In a recent blog we talked about the omics gap and the problems this is causing across life sciences and in drug development. Well it seems that some of the super smart people out there have done more than sit and ponder the problem and actually set about finding a solution and integrating some of our different tools of analysis so that we can really get to the bottom of stuff.

The C-HPP (Chromosome Centric Human Proteome Project) aims to catalogue the proteins expressed by our 20,300 or so genes in the context of the chromosomal gene sequences to improve collaboration with molecular biologists. An important part of this challenge is the missing proteins which have been estimated to account for roughly 20% of the total coding proteins. The incomplete proteome information includes uncharacterised products for known protein coding genes, variants generated by alternative splicing and coding SNPs and a comprehensive characterisation of major post-translational modifications (PTMs).

ENCODE, short for the Encyclopedia of DNA Elements, is an amazing genomic resource at UCSC that has been ongoing since 2002. It offers one way of trying to make sense of the masses of DNA sequencing and expression data that has been rapidly accumulating out there in the ether. You can find more about ENCODE here (link is external).

The team working on chromosome 19 as part of C-HPP have now worked out ways of incorporating the data from the transcriptomic resource of ENCODE and the proteomic technology pillars (mass spec, antibodies and bioinformatics) to create a powerful strategy to leverage the discovery and identification of missing proteins and novel proteoforms. This all-encompassing approach can be seen in their paper (link is external)published in the Journal of Proteomic Research.

Using a model cell system of glioma stem cells (GSC) they analysed gene activity of chromosome 19 in a number of GCS lines. This uncovered the differential regulation of over 200 genes between different subtypes of GSCs. The transcriptomic data was compared to the neXtProt database with the identification of 15 uncertain or predicted proteins. Transcripts of 41 zinc-finger proteins and all 8 olfactory receptors were also identified and the team will continue to examine whether any of these or the other 290 transcripts listed as transcript only within the neXtProt database are actually present in the protein form.

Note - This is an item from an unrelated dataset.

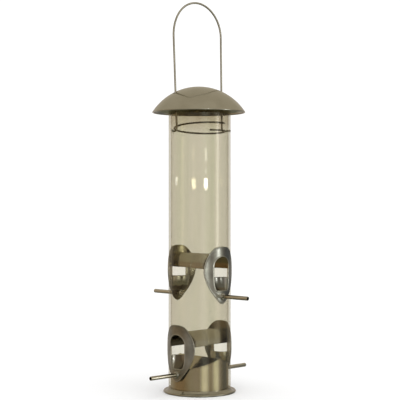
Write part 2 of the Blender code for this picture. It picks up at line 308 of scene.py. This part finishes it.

They translated their data from bioinformatic searches of ENCODE into a searchable database for proteomics yielding 80 previously unpredicted proteins, 3 of which were from chromosome 19; 1 was the result of a fusion between a known chromosome 19 exon and an unknown exon and 2 were the result of the fusion of two unknown exons. These are all now being progressed as high priority for antibody targeting to enable us to understand more about their biological roles through the creation of protein arrays, sensitive quantitation of mass spectrometry studies and immunohistochemistry analysis.

This integration of RNA-seq and proteomic data by C-HPP has demonstrated that the detection of novel spliceforms as transcripts are in fact translated to proteins. These unidentified proteins likely hold much promise to pharmaceutical companies as targets for disease processes.

Within proteomics, or any other study where we’re making thousands, millions or billions of observations, false discoveries have always been a problem. But false discoveries can only be scored based on what we currently know as true. The data coming out of C-HPP may help to screen our categorisation of true and false discoveries. A whole host of things that we were previously unable to explain that were scored as false observations in genomics it seems may be explained by unmatched spectra from proteomics runs.

So while it seems that we are incredibly complex creatures and any one technique can only ever peek at a small fraction of the biological picture, integrating our technologies in this way may help us to drill a little deeper and uncover a little more in our quest to understand the way we function.